_BRIEF_:
For this exercise, write out exactly, and only, the lines running from the line that contains "base_weave_lower();" through the line that contains "zip(*points))), Vector(map(max, zip(*points)))".

_DATA SEGMENT_:

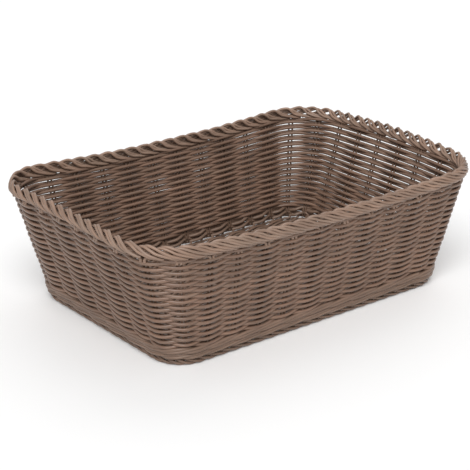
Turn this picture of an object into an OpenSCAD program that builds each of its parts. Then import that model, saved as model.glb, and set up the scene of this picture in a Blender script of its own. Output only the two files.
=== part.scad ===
// Rectangular bread basket, woven from round plastic cord over pairs of upright cords.
// Millimetres, +Z up, length along X. The origin is on the table under the basket's middle.

/* [Rim] */
// Length of the rim's centre line, over the middle of the short ends
rim_l = 387; // [370:1:400]
// Width of the rim's centre line, over the middle of the long sides
rim_w = 257; // [246:1:270]
// Radius of the rim's corners
rim_r = 48; // [42:1:54]
// Height of the rim's centre line at the corners
rim_z = 116; // [114:0.5:120]
// How far the rim dips in the middle of each long side
rim_dip = 5.6; // [0:0.1:6]
// How far the rim rises in the middle of each short end
rim_rise = 3.5; // [0:0.1:5]
// How far the middle of a short end stands out past its corners
end_bow = 2.9; // [0:0.1:4]
// How far the middle of a long side lies in from its corners
side_hollow = 1.5; // [0:0.1:3]

/* [Foot] */
// Length of the foot, where the walls start
foot_l = 317; // [305:1:325]
// Width of the foot, where the walls start
foot_w = 214; // [205:1:222]
// Radius of the foot's corners
foot_r = 27; // [24:1:34]
// Radius of the plaited roll that the basket stands on
foot_roll_r = 3.6; // [3.4:0.1:3.8]

/* [Weave] */
// Thickness of the cord that weaves round the basket
weaver_d = 2.65; // [2.4:0.05:2.7]
// Thickness of the cord that makes the ribs and uprights
upright_d = 2.3; // [2:0.05:2.4]
// Distance between the two uprights of a pair
pair_gap = 4; // [3:0.1:5]
// Rise from one close row of weaving to the next
row_pitch = 5.4; // [5.3:0.05:5.4]
// Number of close rows of weaving
close_rows = 14; // [10:1:14]
// Rise from one open row near the rim to the next
open_pitch = 6.1; // [5.6:0.1:6.1]
// Number of open rows near the rim
open_rows = 2; // [0:1:2]

/* [Uprights] */
// Pairs of uprights along each long side
long_pairs = 10; // [6:1:10]
// Pairs of uprights along each short end
short_pairs = 6; // [3:1:6]
// Angles of the pairs in a corner, from the short end's side
corner_angles = [27, 63];

/* [Hidden] */
cord = [0.56, 0.47, 0.40];
cord_light = [0.62, 0.53, 0.45];
cord_dark = [0.42, 0.34, 0.28];
$fn = 48;

foot_z = 2;                                   // height at which the foot's outline is measured
foot_roll_z = 3;                              // height of the foot roll's centre, which leaves it a flat underside
foot_roll_in = 1;                             // how far the foot roll lies in from the foot's outline
wale_z = 10;                                  // height of the lower wale row's centre
wale_pitch = 5.4;                             // rise from the lower wale row to the upper one
first_row_z = wale_z + wale_pitch + row_pitch;
rows = close_rows + open_rows;
weave_play = 0.1;                             // room between a weaver and the uprights it passes
steepest_lean = 17;                           // the largest lean of an upright, in degrees
weaver_out = (weaver_d + upright_d) / 2 / cos(steepest_lean) + weave_play;
upright_z0 = 7.8;                             // the uprights start just above the foot roll
rim_clear = 5.6;                              // the uprights end this far under the rim's centre line
base_edge = 5.2;                              // how far the base lies in from the foot's outline
base_z = 1.8;                                 // height of the base's underside
base_play = 0.05;                             // room between the ribs and the cords over and under them
wale_play = 0.05;                             // half the room between the two outer weavers of a wale row
roll_in_r = 3.2;                              // radius of the rim's inner roll
roll_out_r = 3.4;                             // radius of the rim's outer roll
roll_in_lift = 2;                             // the inner roll sits this far above the rim's centre line
roll_out_drop = 1.5;                          // the outer roll sits this far below it
roll_play = 0.1;                              // room between the two rolls
corner_steps = 9;                             // sections round each corner of the rim
long_steps = 18;                              // sections along each long side of the rim
short_steps = 10;                             // sections along each short end of the rim
roll_sides = 10;                              // sides of a rim roll's section

function row_name(i) = str("weave_row_", i < 10 ? "0" : "", i);

// The wall leans out in a straight line from the foot's outline to the rim's
function mix(a, b, t) = a + (b - a) * t;
function lean(z) = (z - foot_z) / (rim_z - foot_z);
function half_l(z) = mix(foot_l, rim_l, lean(z)) / 2;
function half_w(z) = mix(foot_w, rim_w, lean(z)) / 2;
function corner_r(z) = mix(foot_r, rim_r, lean(z));
function row_z(i) = first_row_z + row_pitch * (min(i, close_rows) - 1) + open_pitch * max(0, i - close_rows);

// Height of the rim's centre line over a point of its outline, given as shares of its half length and width
function swell(share) = (1 + cos(180 * min(1, abs(share)))) / 2;
function rim_height(u, v) =
    rim_z - rim_dip * swell(pow(abs(u), 1.4)) * pow(v, 4) + rim_rise * swell(v) * pow(u, 4);

// One straight stretch and the corner after it, with the child as the profile
module stretch_and_corner(half_run, out, r) {
    translate([-half_run, out, 0])
        rotate([90, 0, 90])
            linear_extrude(2 * half_run)
                children();
    translate([half_run, out - r, 0])
        rotate_extrude(angle = 90)
            translate([r, 0])
                children();
}

// A closed ring with rounded corners. The profile's X points out of the basket
module round_ring(hl, hw, r) {
    for (turn = [0, 180])
        rotate([0, 0, turn])
            stretch_and_corner(hl - r, hw, r)
                children();
    for (turn = [90, 270])
        rotate([0, 0, turn])
            stretch_and_corner(hw - r, hl, r)
                children();
}

// One weaver round the wall at a height, on one side of the uprights
function hundredths(v) = round(100 * v) / 100;
module weaver_ring(z, out) {
    translate([0, 0, z])
        round_ring(hundredths(half_l(z) + out), hundredths(half_w(z) + out), hundredths(corner_r(z) + out))
            circle(d = weaver_d);
}

// A row: one weaver outside the uprights and one inside
module weave_row(i) {
    color(cord) {
        weaver_ring(row_z(i), weaver_out);
        weaver_ring(row_z(i), -weaver_out);
    }
}

// A wale row: two weavers outside the uprights, one over the other, and one inside
module foot_wale(z) {
    color(cord_light) {
        weaver_ring(z - weaver_d / 2 - wale_play, weaver_out);
        weaver_ring(z + weaver_d / 2 + wale_play, weaver_out);
        weaver_ring(z, -weaver_out);
    }
}

// The plaited roll under the wall, with a flat underside
module foot_roll() {
    color(cord_dark)
        round_ring(foot_l / 2 - foot_roll_in, foot_w / 2 - foot_roll_in, foot_r - foot_roll_in)
            intersection() {
                translate([0, foot_roll_z])
                    circle(r = foot_roll_r);
                translate([-foot_roll_r, 0])
                    square(2 * foot_roll_r + foot_roll_z);
            }
}

// The base: rows of cord along X, one cord over the ribs and one under them
base_hl = foot_l / 2 - base_edge;
base_hw = foot_w / 2 - base_edge;
base_r = foot_r - base_edge;
base_rows = 2 * floor((base_hw - weaver_d / 2) / row_pitch) + 1;
base_top = base_z + 2 * weaver_d + upright_d + 2 * base_play;
function base_row_y(i) = (i - (base_rows + 1) / 2) * row_pitch;
function past_corner(y) = max(0, abs(y) + weaver_d / 2 - (base_hw - base_r));
function base_row_half(y) = base_hl - base_r + sqrt(base_r * base_r - pow(past_corner(y), 2));

module base_cords(z) {
    color(cord)
        for (i = [1:base_rows])
            translate([0, base_row_y(i), z])
                rotate([0, 90, 0])
                    cylinder(h = 2 * base_row_half(base_row_y(i)), d = weaver_d, center = true);
}

module base_weave_lower() {
    base_cords(base_z + weaver_d / 2);
}

module base_weave_upper() {
    base_cords(base_top - weaver_d / 2);
}

// The ribs run across the base between its two layers of cord, in line with the long sides' uprights
module base_ribs() {
    rib_z = base_z + weaver_d + base_play + upright_d / 2;
    color(cord_dark)
        for (i = [1:long_pairs], side = [-1, 1])
            translate([place(i, long_pairs) * (foot_l / 2 - foot_r) + side * pair_gap / 2, 0, rib_z])
                rotate([90, 0, 0])
                    cylinder(h = 2 * base_hw, d = upright_d, center = true);
}

// Place of the i-th of n pairs along a straight stretch, as a share of its half length
pair_margin = 0.55;                           // from the last pair to the stretch's end, in pitches of that stretch
function place(i, n) = (2 * i - n - 1) / (n - 1 + pair_margin);

module rod(from, to, d) {
    run = to - from;
    translate(from)
        rotate([0, acos(run.z / norm(run)), atan2(run.y, run.x)])
            cylinder(h = norm(run), d = d);
}

// The points of the wall's middle surface at a height: on a long side, on a short end and in a corner
function long_point(share, z) = [share * (half_l(z) - corner_r(z)), half_w(z), z];
function short_point(share, z) = [half_l(z), share * (half_w(z) - corner_r(z)), z];
function corner_point(a, z) =
    [half_l(z) - corner_r(z) * (1 - cos(a)), half_w(z) - corner_r(z) * (1 - sin(a)), z];

// Two uprights side by side, each moved half the gap along the wall
module upright_pair(from, to, along) {
    for (side = [-1, 1])
        rod(from + side * pair_gap / 2 * along, to + side * pair_gap / 2 * along, upright_d);
}

module long_side_uprights() {
    color(cord_dark)
        for (i = [1:long_pairs]) {
            share = place(i, long_pairs);
            u = share * (1 - 2 * rim_r / rim_l);
            upright_pair(
                long_point(share, upright_z0), long_point(share, rim_height(u, 1) - rim_clear), [1, 0, 0]);
        }
}

module short_end_uprights() {
    color(cord_dark)
        for (i = [1:short_pairs]) {
            share = place(i, short_pairs);
            v = share * (1 - 2 * rim_r / rim_w);
            upright_pair(
                short_point(share, upright_z0), short_point(share, rim_height(1, v) - rim_clear), [0, 1, 0]);
        }
}

module corner_uprights() {
    color(cord_dark)
        for (a = corner_angles)
            upright_pair(
                corner_point(a, upright_z0), corner_point(a, rim_z - rim_clear), [-sin(a), cos(a), 0]);
}

module uprights_back() {
    long_side_uprights();
}

module uprights_front() {
    rotate([0, 0, 180])
        long_side_uprights();
}

module uprights_right() {
    short_end_uprights();
}

module uprights_left() {
    rotate([0, 0, 180])
        short_end_uprights();
}

module uprights_corners() {
    for (x = [0, 1], y = [0, 1])
        mirror([x, 0, 0])
            mirror([0, y, 0])
                corner_uprights();
}

// The rim's outline in plan: [point, outward direction] for each corner and the straight stretch after it
function corner_sign(k) = [k == 0 || k == 3 ? 1 : -1, k < 2 ? 1 : -1];
function corner_centre(k) =
    [corner_sign(k).x * (rim_l / 2 - rim_r), corner_sign(k).y * (rim_w / 2 - rim_r)];
function facing(a) = [cos(a), sin(a)];
rim_plan = [
    for (k = [0:3])
        let (steps = k % 2 == 0 ? long_steps : short_steps)
        let (end = corner_centre(k), next = corner_centre((k + 1) % 4), out = facing(90 * (k + 1)))
        each concat(
            [for (i = [0:corner_steps])
                let (out = facing(90 * (k + i / corner_steps)))
                [end + rim_r * out, out]],
            [for (i = [1:steps - 1])
                [mix(end, next, i / steps) + rim_r * out, out]]
        )
];

// A point of the rim's centre line: the plan point with the sides bowed and the height added
function bowed(p) =
    let (u = p.x / (rim_l / 2), v = p.y / (rim_w / 2))
    [
        p.x * (1 - end_bow / (rim_l / 2) * v * v),
        p.y * (1 + side_hollow / (rim_w / 2) * u * u),
        rim_height(u, v)
    ];

// A roll that follows the rim's centre line, moved out and up from it
module rim_roll(r, out, up) {
    count = len(rim_plan);
    points = [
        for (step = rim_plan)
            let (at = bowed(step[0]), side = [step[1].x, step[1].y, 0])
            for (j = [0:roll_sides - 1])
                let (a = 360 * j / roll_sides)
                at + side * (out + r * cos(a)) + [0, 0, up + r * sin(a)]
    ];
    faces = [
        for (i = [0:count - 1], j = [0:roll_sides - 1])
            let (here = i * roll_sides, there = (i + 1) % count * roll_sides, k = (j + 1) % roll_sides)
            each [[here + j, here + k, there + k], [here + j, there + k, there + j]]
    ];
    polyhedron(points, faces);
}

module rim_inner_roll() {
    color(cord_light)
        rim_roll(roll_in_r, -roll_in_r - roll_play / 2, roll_in_lift);
}

module rim_outer_roll() {
    color(cord_light)
        rim_roll(roll_out_r, roll_out_r + roll_play / 2, -roll_out_drop);
}

base_weave_lower();
base_ribs();
base_weave_upper();
foot_roll();
foot_wale(wale_z);  // foot_wale_lower
foot_wale(wale_z + wale_pitch);  // foot_wale_upper
for (i = [1:rows])
    weave_row(i);
uprights_front();
uprights_back();
uprights_left();
uprights_right();
uprights_corners();
rim_inner_roll();
rim_outer_roll();
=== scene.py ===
import math
import random

import bmesh
import bpy
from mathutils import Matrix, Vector


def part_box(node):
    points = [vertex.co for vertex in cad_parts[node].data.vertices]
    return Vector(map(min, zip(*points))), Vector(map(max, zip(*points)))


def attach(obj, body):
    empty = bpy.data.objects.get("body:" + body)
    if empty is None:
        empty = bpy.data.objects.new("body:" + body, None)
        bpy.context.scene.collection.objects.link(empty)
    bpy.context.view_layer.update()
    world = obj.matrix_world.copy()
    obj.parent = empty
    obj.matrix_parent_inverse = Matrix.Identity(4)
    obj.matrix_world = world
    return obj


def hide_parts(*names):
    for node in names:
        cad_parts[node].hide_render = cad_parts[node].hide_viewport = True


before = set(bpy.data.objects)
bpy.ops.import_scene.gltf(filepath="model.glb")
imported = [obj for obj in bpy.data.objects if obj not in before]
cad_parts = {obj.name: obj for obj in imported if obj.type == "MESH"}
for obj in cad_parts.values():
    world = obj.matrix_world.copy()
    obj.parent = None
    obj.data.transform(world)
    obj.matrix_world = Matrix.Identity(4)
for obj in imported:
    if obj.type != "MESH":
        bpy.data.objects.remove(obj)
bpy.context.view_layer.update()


# Uprights: forty pairs of round plastic cord, which carry the wall. Each comes out from under the base,
# leans outward in a straight line between the weavers, and has its end plaited into the rim.
upright_thick = 0.0019
ring_thick = 0.00265
pair_gap = 0.0038
foot_z, foot_corner = 0.002, 0.027
rim_z, rim_corner = 0.116, 0.048
upright_low_z, upright_high_z, upright_steps = 0.0078, 0.1100, 12
pair_spacing = 0.0295
rim_dip, rim_rise, end_bow, side_hollow = 0.0056, 0.0035, 0.0029, 0.0015
ring_out = 0.00269
row_1, row_16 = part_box("weave_row_01"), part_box("weave_row_16")
row_1_z, row_16_z = (row_1[0].z + row_1[1].z) / 2, (row_16[0].z + row_16[1].z) / 2


def wall_size(z):
    """Half length, half width and corner radius of the wall's middle surface at a height."""
    t = (z - row_1_z) / (row_16_z - row_1_z)
    size = row_1[1].lerp(row_16[1], t)
    skin = ring_out + ring_thick / 2
    lean = (z - foot_z) / (rim_z - foot_z)
    return size.x - skin, size.y - skin, foot_corner + (rim_corner - foot_corner) * lean


def pair_places(half_x, half_y, r):
    """Distances of the first twenty pairs round half the wall, from the front side's left end."""
    def spread(n):
        return [(2 * i - n + 1) / (n - 0.45) for i in range(n)]
    turn = r * math.pi / 2
    front = [half_x + half_x * s for s in spread(10)]
    corner = [2 * half_x + turn * a for a in (0.3, 0.7)]
    end = [2 * half_x + turn + half_y + half_y * s for s in spread(6)]
    next_corner = [2 * (half_x + half_y) + turn * (1 + a) for a in (0.3, 0.7)]
    return front + corner + end + next_corner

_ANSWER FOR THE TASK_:
base_weave_lower();
base_ribs();
base_weave_upper();
foot_roll();
foot_wale(wale_z);  // foot_wale_lower
foot_wale(wale_z + wale_pitch);  // foot_wale_upper
for (i = [1:rows])
    weave_row(i);
uprights_front();
uprights_back();
uprights_left();
uprights_right();
uprights_corners();
rim_inner_roll();
rim_outer_roll();
=== scene.py ===
import math
import random

import bmesh
import bpy
from mathutils import Matrix, Vector


def part_box(node):
    points = [vertex.co for vertex in cad_parts[node].data.vertices]
    return Vector(map(min, zip(*points))), Vector(map(max, zip(*points)))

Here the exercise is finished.